The Danger of Forest Fires by Sophie N.

Updated: Feb 5, 2021

Forest fires can happen anywhere, but they mostly happen in the forest areas around Canada, the United States, and some vegetated areas in Australia.

In 2018, the California wildfires destroyed nearly 2 million acres, and sadly there were more than 100 deaths as a result.


Forest fires can be naturally caused or caused by humans. Natural fires are typically started by lightning, but on the rare occasion, sawdust and dry leaves can sometimes catch fire. Forest fires caused by humans are started by burnings or sparks from equipment, railroads, power lines, smoking, fireworks, and campfires.

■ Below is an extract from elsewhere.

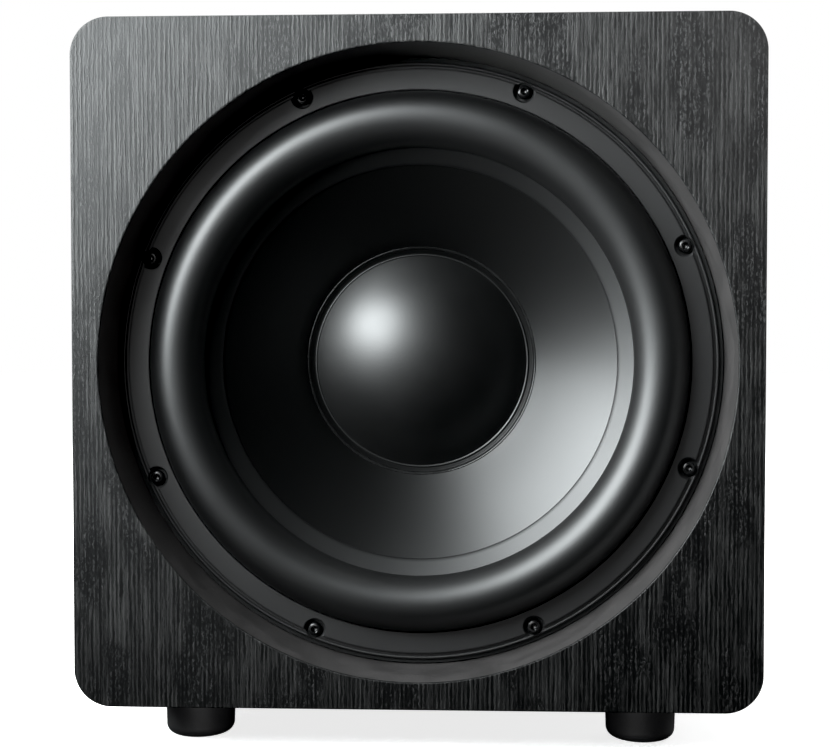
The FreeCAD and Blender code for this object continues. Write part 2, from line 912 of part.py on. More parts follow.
def amp_plate():
    body = amp_body("amp_plate", y="amp_gasket")
    slab = pad(body, rectangle(body, "Face", "XZ_Plane", "amp_side", "amp_side"), "amp_thick")
    rounded(body, slab, "6")
    round_holes = {
        "Volume": ("bushing + 0.2", "volume_across", "knob_height"),
        "Crossover": ("bushing + 0.2", "crossover_across", "knob_height"),
        "JackLeft": ("4.7", "jack_across", "jack_height"),
        "JackRight": ("4.7", "jack_across + jack_pitch", "jack_height"),
        "Fuse": ("6.4", "fuse_across", "fuse_height"),
        "Led": ("2.7", "led_across", "knob_height"),
        "Bolt": ("3.2", "transformer_across", "transformer_height"),
    }
    for name, (radius, x, z) in round_holes.items():
        cut_through(body, circle(body, name, "XZ_Plane", radius, x, z), f"{name}Cut")
    for i, (x, z) in enumerate(amp_screw_places()):
        hole = circle(body, f"Hole{i}", "XZ_Plane", "shank + 0.3", str(x), str(z))
        cut_through(body, hole, f"HoleCut{i}")
    square_holes = {
        "Phase": ("9.4", "4.6", "phase_across", "knob_height"),
        "Rocker": ("14.4", "20.4", "rocker_across", "rocker_height"),
        "Inlet": ("28.4", "20.8", "inlet_across", "inlet_height"),
    }
    for name, (width, height, x, z) in square_holes.items():
        cut_through(body, rectangle(body, name, "XZ_Plane", width, height, x, z), f"{name}Cut")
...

Forest fires can cause damage to people's homes, wildlife habitats, and timber, and they can also pollute the air we breathe because they release carbon dioxide (a green-house gas), which can negatively impact our health. Forest fires can also cause climate change, and the ashes from the fires destroy a lot of the nutrients and erode the soil.


Surprisingly, forest fires can also be beneficial to forest management because they remove low growing underbrush, clean the forest floor of debris, open up forests to sunlight, and nourish the soil. However, these burnings that are helpful to the environment do not spread out of control and completely destroy a forest.


Three ways we can stop damaging wildfires from spreading are to grow fire resistant plants, create empty spaces between trees and shrubs so the fires can´t leap from one to another, and trim dead branches on trees.